Google Inc. is testing a new user tool that invites people to write authoritative articles on particular subjects, a move that could put the internet search giant in direct competition with the popular online encyclopedia Wikipedia.
The user-generated knowledge project, dubbed Knol, was made available this week to a small group of users in a trial, said Google's vice-president engineering, Udi Manber, in a Thursday evening post on Google's official blog.
"We believe that many do not share that knowledge today simply because it is not easy enough to do that," wrote Manber. "Our goal is to encourage people who know a particular subject to write an authoritative article about it."

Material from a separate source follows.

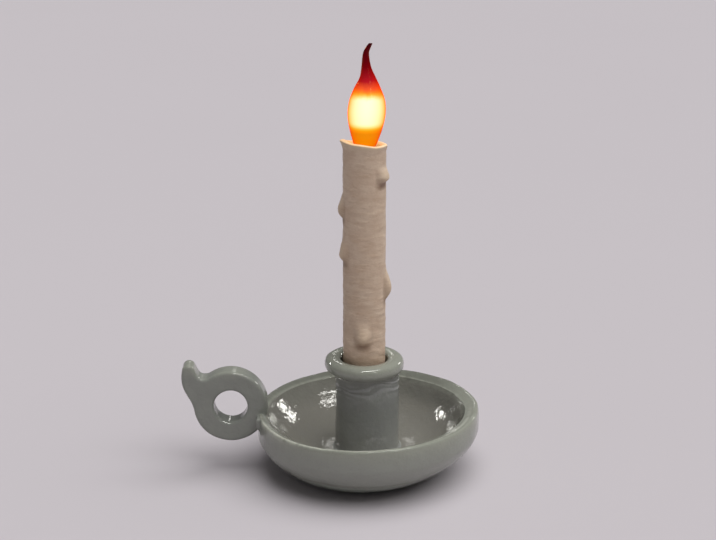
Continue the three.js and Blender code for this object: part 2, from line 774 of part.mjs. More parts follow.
const centringRing = () => tube(holderRadius + snug, sleeveBore - snug,
  centringFoot, centringFoot + centringHeight);

const terminalPlaces = [-1, 1].map((side) => [(side * terminalSpacing) / 2, 0]);

function contactCarrier() {
  const low = carrierFoot - carrierDrop;
  const inner = holderRadius - holderWall - slip;
  const body = turned([
    [0, low], [inner, low], [inner, carrierFoot], [holderRadius, carrierFoot],
    [holderRadius, carrierFoot + carrierFlange], [inner, carrierFoot + carrierFlange],
    [inner, carrierTop], [0, carrierTop],
  ]);
  const screws = terminalPlaces.map(([x, y]) => moved(
    disc(terminalRadius + snug, low - 1, low + 4.4, coarse), x, y, 0));
  return cut(body, disc(tipContactRadius + snug, low + 5, carrierTop + 1, 18), ...screws);
}

const centreContact = () => turned([
  [0, carrierTop - 5], [tipContactRadius, carrierTop - 5], [tipContactRadius, carrierTop],
  [tipContactRadius + 0.8, carrierTop], [tipContactRadius + 0.8, carrierTop + 0.6],
  [tipContactRadius * 0.5, capTip - slip], [0, capTip - slip],
], 18);

function terminalScrew() {
  const low = carrierFoot - carrierDrop;
  const head = terminalRadius + 1;
  const body = turned([
    [0, low - terminalHead], [head, low - terminalHead], [head, low], [terminalRadius, low],
    [terminalRadius, low + 4], [0, low + 4],
  ], coarse);
  return cut(body, block(2 * head + 1, 0.6, low - terminalHead - 1, low - terminalHead + 0.7));
}

const holderCup = () => turned([
  [stemRadius + snug, cupFoot], [holderRadius - 2, cupFoot], [holderRadius, cupFoot + 2],
  [holderRadius, carrierFoot], [holderRadius - holderWall, carrierFoot],
  [holderRadius - holderWall, cupFoot + holderFloor], [stemRadius + snug, cupFoot + holderFloor],
  [stemRadius + snug, cupFoot],
]);

// Base

const buttonPlace = [footShift, boardCentreY];

function basePad() {
  const pad = disc(padRadius, 0, padThickness, fine).translate(footShift, 0, 0);
  const holes = screwPlaces.map(([x, y]) => moved(
    disc(screwHead + 1.6, -1, padThickness + 1, coarse), x, y, 0));
  const finger = moved(disc(buttonRadius + 4, -1, padThickness + 1), ...buttonPlace, 0);
  return cut(pad, ...holes, finger);
}

const sinkDepth = screwHead - screwRadius;

function baseCover() {
  const plate = disc(coverRadius, coverFoot, coverTop, fine).translate(footShift, 0, 0);
  const sinks = screwPlaces.map(([x, y]) => moved(turned([
    [0, coverFoot - 1], [screwHead + snug, coverFoot - 1], [screwHead + snug, coverFoot + 0.3],
    [screwRadius + snug, coverFoot + 0.3 + sinkDepth], [screwRadius + snug, coverTop + 1], [0, coverTop + 1],
  ], coarse), x, y, 0));
  const button = moved(disc(buttonRadius + slip, coverFoot - 1, coverTop + 1), ...buttonPlace, 0);
  return cut(plate, ...sinks, button);
}

function coverScrew() {
  const head = coverFoot + 0.1;
  const body = turned([
    [0, head], [screwHead, head], [screwHead, head + 0.2], [screwRadius, head + 0.2 + sinkDepth],
    [screwRadius, head + screwLength], [0, head + screwLength],
  ], coarse);
  const slot = block(screwHead * 1.3, 0.8, head - 1, head + 0.9);
  return cut(body, slot, slot.clone().rotateZ(Math.PI / 2));
}

const coverInsert = () => tube(screwRadius + snug * 0.75, insertRadius,
  coverTop, coverTop + insertLength, coarse);

// Battery, rounded at its long edges
function batteryCell() {
  const low = coverTop + foamThickness;
  const edge = 2.5;
  const section = new THREE.Shape();
  const half = batteryWidth / 2;
  section.moveTo(edge - half, 0);
  section.lineTo(half - edge, 0);
  section.quadraticCurveTo(half, 0, half, edge);
  section.lineTo(half, batteryThickness - edge);
  section.quadraticCurveTo(half, batteryThickness, half - edge, batteryThickness);
  section.lineTo(edge - half, batteryThickness);
  section.quadraticCurveTo(-half, batteryThickness, -half, batteryThickness - edge);
  section.lineTo(-half, edge);
  section.quadraticCurveTo(-half, 0, edge - half, 0);
  const body = new THREE.ExtrudeGeometry(section,
    { depth: batteryLength, curveSegments: 4, bevelEnabled: false });
  body.translate(0, 0, -batteryLength / 2).rotateX(Math.PI / 2).rotateZ(Math.PI / 2);
  return closed(body.translate(footShift + batteryShift, batteryCentreY, low));
}
const batteryCentreY = -(boardOffset + batteryWidth / 2 - 2);

const batteryFoam = () => block(batteryLength - 4, batteryWidth - 6,
  coverTop, coverTop + foamThickness).translate(footShift + batteryShift, batteryCentreY, 0);

function controlBoard() {
  const top = boardHeight + boardThickness;
  const plate = block(boardLength, boardWidth, boardHeight, top);
  const chips = [
    moved(block(7, 7, top, top + 1.2), -4, 3, 0),
    moved(block(5, 4, top, top + 1.6), 5, 4, 0),
    moved(block(3.4, 2, top, top + 0.9), 3, -6, 0),
  ].map((chip) => chip.translate(0, 0, -0.1));
  const holes = pillarPlaces.map(([x]) => moved(
    disc(screwRadius + snug, boardHeight - 1, top + 1, coarse), x - footShift, 0, 0));
  return cut(joined(plate, ...chips), ...holes).translate(footShift, boardCentreY, 0);
}

function boardScrew() {
  const head = boardHeight - 1.4;
  const body = turned([
    [0, head], [2, head], [2.4, head + 0.5], [2.4, boardHeight], [screwRadius, boardHeight],
    [screwRadius, boardHeight + boardThickness + 3], [0, boardHeight + boardThickness + 3],
  ], coarse);
  const slot = block(2.8, 0.7, head - 1, head + 0.8);
  return cut(body, slot, slot.clone().rotateZ(Math.PI / 2));
}

const plungerDepth = buttonTravel + 1.4;
const switchFoot = boardHeight - switchHeight;

function switchBody() {
  const body = block(switchSize, switchSize, switchFoot, boardHeight);
  return cut(body, disc(plungerRadius + slip, switchFoot - 1, switchFoot + plungerDepth, coarse));
}

// The button's flange rests above the cover, and its top stays clear of the switch when pressed.
const buttonTop = switchFoot - buttonTravel - slip;

const switchPlunger = () => disc(plungerRadius, buttonTop,
  switchFoot + plungerDepth - buttonTravel - slip, coarse);

function powerButton() {
  const flangeFoot = coverTop + slip;
  return turned([
    [0, buttonLift + 0.5], [buttonRadius - 2, buttonLift + 0.3], [buttonRadius - 1, buttonLift],
    [buttonRadius, buttonLift + 0.6], [buttonRadius, flangeFoot], [buttonRadius + buttonFlange, flangeFoot],
    [buttonRadius + buttonFlange, buttonTop], [0, buttonTop],
  ]);
}

// Charging inlet

const socketFloor = inletFloor + snug + inletBoardThickness;
const socketFront = inletDepth - bezelThickness - snug;

function chargeBezel() {
  const plate = block(inletWidth - 2 * snug, bezelThickness,
    inletFloor + snug, inletFloor + inletHeight - snug);
  const mouth = block(socketWidth + slip, bezelThickness + 2, socketFloor - snug,
    socketFloor + socketThickness + snug);
  return cut(plate, mouth).translate(0, inletDepth - bezelThickness / 2, 0);
}

function chargeSocket() {
  const wall = 0.35;
  const shell = block(socketWidth, socketLength, socketFloor, socketFloor + socketThickness);
  const room = moved(block(socketWidth - 2 * wall, socketLength, socketFloor + wall,
    socketFloor + socketThickness - wall), 0, 1, 0);
  const middle = socketFloor + socketThickness / 2;
  const tongue = moved(block(socketWidth - 2.2, socketLength - 2, middle - 0.35, middle + 0.35), 0, -0.8, 0);
  return joined(cut(shell, room), tongue).translate(0, socketFront - socketLength / 2, 0);
}

const chargeBoard = () => block(inletWidth - 2, inletBoardLength, inletFloor + snug, socketFloor)
  .translate(0, socketFront - inletBoardLength / 2, 0);

// Wires inside the lamp

const boardMiddle = boardHeight + boardThickness / 2;
const boardNear = boardOffset - slip;
const boardFar = boardOffset + boardWidth + slip;
const chargeBoardEnd = socketFront - inletBoardLength - slip;
const inletMiddle = inletFloor + inletHeight / 2;

const chargeLead = () => wire([
  [0, chargeBoardEnd, inletMiddle - 0.4], [0, chargeBoardEnd - 6, inletMiddle - 1.8],
  [0, cavityRadius + 8, boardMiddle + 2], [0, cavityRadius - 2, boardMiddle + 0.2],
  [0, boardFar + 4, boardMiddle], [0, boardFar, boardMiddle],
]);

function batteryLead() {
  const end = footShift + batteryShift + batteryLength / 2 + slip;
  const level = coverTop + foamThickness + batteryThickness / 2;
  return wire([
    [end, batteryCentreY, level], [end + 2, batteryCentreY + 1, level],
    [end + 4, batteryCentreY + 8, level + 0.5], [end + 3, -4, boardMiddle],
    [end - 3, boardNear - 6, boardMiddle], [end - 8, boardNear - 2.5, boardMiddle],
    [end - 9, boardNear, boardMiddle],
  ]);
}

// Each lamp wire leaves the board, turns up into the stem and ends at its terminal screw.
function lampWire(side) {
  const inStem = side * 1.5;
  const screwFoot = carrierFoot - carrierDrop - terminalHead - slip;
  return wire([
    [side * 3, boardNear, boardMiddle], [side * 2.8, boardNear - 2.5, boardMiddle - 1.2],
    [side * 2, 4, stemFoot - 2.4], [inStem, 0.8, stemFoot - 1.2], [inStem, 0, stemFoot + 3],
    [inStem, 0, ledgeHeight], [inStem, 0, stemTop - 4], [side * 1.8, 0, stemTop],
    [side * 4.6, 0, (stemTop + screwFoot) / 2 + 1], [(side * terminalSpacing) / 2, 0, screwFoot],
  ]);
}

// The whole lamp

function mesh(name, geometry, finishOf, x = 0, y = 0, z = 0) {
  const piece = new THREE.Mesh(geometry, finishOf());
  piece.name = name;
  piece.position.set(x, y, z);
  return piece;
}

function group(...pieces) {
  const all = new THREE.Group();
  all.add(...pieces);
  return all;
}

// One numbered copy of a piece for each place.
const copies = (name, shape, finishOf, places) => places.map(
  ([x, y], i) => mesh(`${name}_${i + 1}`, shape(), finishOf, x, y));

const dishGroup = group(
  mesh('dish', dish(), glaze),
  mesh('handle', handlePlate(handleThickness, 0, handleEdge), glaze),
  mesh('socket_column', socketColumn(), glaze),
);

const baseGroup = group(
  mesh('base_pad', basePad(), rubber),
  mesh('base_cover', baseCover(), blackPlastic),
  ...copies('cover_screw', coverScrew, steel, screwPlaces),
  ...copies('cover_insert', coverInsert, brass, screwPlaces),
  mesh('battery_foam', batteryFoam(), foam),
  mesh('battery_cell', batteryCell(), foil),
  mesh('control_board', controlBoard(), boardGreen),
  ...copies('board_screw', boardScrew, steel, pillarPlaces),
  mesh('switch_body', switchBody(), blackPlastic, ...buttonPlace),
  mesh('switch_plunger', switchPlunger(), greyPlastic, ...buttonPlace),
  mesh('power_button', powerButton(), greyPlastic, ...buttonPlace),
  mesh('charge_bezel', chargeBezel(), blackPlastic),
  mesh('charge_socket', chargeSocket(), steel),
  mesh('charge_board', chargeBoard(), boardGreen),
  mesh('charge_lead', chargeLead(), blackWire),
  mesh('battery_lead', batteryLead(), redWire),
);

const stemGroup = group(
  mesh('stem_tube', tube(stemBore, stemRadius, stemFoot, stemTop), steel),
  mesh('lower_washer',
    tube(stemRadius + snug, washerRadius, cavityRoof - washerThickness, cavityRoof), steel),
  mesh('lower_nut', hexNut(cavityRoof - washerThickness - nutThickness), steel),
  mesh('upper_nut', hexNut(sleeveFoot), steel),
  mesh('lamp_wire_live', lampWire(1), redWire),
  mesh('lamp_wire_neutral', lampWire(-1), blackWire),
);

const candleGroup = group(
  mesh('candle_sleeve', candleSleeve(), wax),
  mesh('sleeve_seat', sleeveSeat(), blackPlastic),
  mesh('centring_ring', centringRing(), blackPlastic),
  mesh('holder_cup', holderCup(), ceramic),
  mesh('contact_carrier', contactCarrier(), ceramic),
  mesh('holder_shell', holderShell(), ceramic),
  mesh('holder_thread', holderThread(), brass),
  mesh('centre_contact', centreContact(), brass),
  ...copies('terminal_screw', terminalScrew, brass, terminalPlaces),
);

const bulbGroup = group(
  mesh('flame_glass', flameGlass(), amberGlass),
  mesh('bulb_cap', bulbCap(), brass),
  mesh('bulb_insulator', bulbInsulator(), blackPlastic),
  mesh('bulb_tip_contact', bulbTipContact(), steel),
  mesh('bulb_mount', bulbMount(), clearGlass),
  ...copies('filament', filament, glow, filamentPlaces),
  mesh('filament_frame_lower', filamentFrame(filamentLow - frameWire - snug), steel),
  mesh('filament_frame_upper', filamentFrame(filamentHigh + frameWire + snug), steel),
  mesh('bulb_driver', bulbDriver(), boardGreen),
);

export default group(dishGroup, baseGroup, stemGroup, candleGroup, bulbGroup);
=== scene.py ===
# %% [markdown]
# # A chamberstick lamp, dressed in Blender
# The lamp's solids are already at their real size, and they are loaded here as a fixed frame.
# What the eye meets, the glazed dish, the wax-like candle and the flame bulb, is modelled anew
# around that frame, in metres, because a glaze or a drip of wax needs a finer surface than a
# construction solid has.
# %% Load the frame
import math
import bpy
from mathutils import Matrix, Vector, noise


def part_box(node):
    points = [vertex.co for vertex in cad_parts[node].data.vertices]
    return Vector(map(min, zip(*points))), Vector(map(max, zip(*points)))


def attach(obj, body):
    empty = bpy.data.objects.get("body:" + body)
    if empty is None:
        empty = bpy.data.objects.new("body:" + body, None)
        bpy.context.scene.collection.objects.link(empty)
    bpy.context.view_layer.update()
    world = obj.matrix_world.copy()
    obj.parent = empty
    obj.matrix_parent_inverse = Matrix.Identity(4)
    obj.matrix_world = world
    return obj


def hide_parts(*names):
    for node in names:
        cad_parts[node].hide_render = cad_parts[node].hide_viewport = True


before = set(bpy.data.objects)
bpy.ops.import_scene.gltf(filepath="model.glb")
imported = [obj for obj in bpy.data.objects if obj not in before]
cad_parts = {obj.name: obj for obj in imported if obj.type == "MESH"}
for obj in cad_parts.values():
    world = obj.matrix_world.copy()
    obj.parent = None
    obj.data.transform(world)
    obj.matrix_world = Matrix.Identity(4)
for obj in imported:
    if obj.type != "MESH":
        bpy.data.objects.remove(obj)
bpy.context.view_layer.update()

MM = 0.001

# %% [markdown]
# ## Measures taken from the frame
# A piece that follows the frame's boxes still fits when the solids change. So every place below
# starts from a node's lowest and highest corner, and only the hand-made character, such as a
# drip's bulge, is written as a number. Numbers with MM are millimetres.
# %% Measures
dish_low, dish_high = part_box("dish")
column_low, column_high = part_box("socket_column")
handle_low, handle_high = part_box("handle")
sleeve_low, sleeve_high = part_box("candle_sleeve")
glass_low, glass_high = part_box("flame_glass")
cover_low, cover_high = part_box("base_cover")
cap_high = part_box("bulb_cap")[1]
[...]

Google said it would provide tools for writing, editing and provide free hosting of the content. Authors would receive credit for their work and could choose to include Google ads on their pages, with authors getting a share of the revenue generated from those ads.
Multiple articles — called knols — on the same subject would be allowed. The articles would be ranked according to a reader voting mechanism.
"Once testing is completed, participation in knols will be completely open, and we cannot expect that all of them will be of high quality," wrote Manber. "Our job in Search Quality will be to rank the knols appropriately when they appear in Google search results."
The project, with its emphasis on individual authors, appears to take aim at Wikipedia, the online encyclopedia that anyone can write, edit or contribute to.
"Books have authors' names right on the cover, news articles have bylines, scientific articles always have authors — but somehow the web evolved without a strong standard to keep authors names highlighted," wrote Manber. "We believe that knowing who wrote what will significantly help users make better use of web content."
Anonymous contributions under scrutiny
Wikipedia has been criticized in the past for allowing anonymous contributions to the site, a policy that some have argued encourages vandalism of entries and discourages experts from writing for the website.
In March 2007, the online encyclopedia suffered a blow to its reputation when it was revealed an editor who had represented himself as a university professor was in fact a 24-year-old from Kentucky with no higher-education credentials.
Knol wouldn't be the first project to try to address this perceived shortcoming.
Earlier this year, Larry Sanger, Wikipedia's former de facto editor in chief, launched a rival online encyclopedia called Citizendium, one that would be written and edited by experts in their fields.
Sanger told CBC News that while Knol would provide authorship, its voting-by-the-masses model was unlikely to attract genuine experts.
"The notion that anyone may write a 'knol,' and be compared and ranked by 'the crowd' — not by expert peers — is apt to attract relatively little notice from experts who are very careful about where they publish," he said in an e-mail Friday.
Knol is unique, though, in that it makes the content part of Google's ad-generated business, as opposed to Wikipedia and Citizendium, which are non-profit organizations.
Sanger said such a policy wouldn't go over well with the "free culture crowd" who have made Wikipedia popular.
But he said that as a business model, it might be successful.
"Other web companies have had reasonably good success making money with such web services, and Google might make a lot of money with theirs."
Knol also marks Google's latest attempt to move into areas on the web traditionally dominated by social media, where content is created, or directed, by users. This fall, the company announced plans to build a software platform for sharing applications across the web in a manner similar to social networking site Facebook.
It also announced plans to test a way to alter search results based on user-generated voting, similar to how news aggregrator websites such as Digg and Reddit rank articles.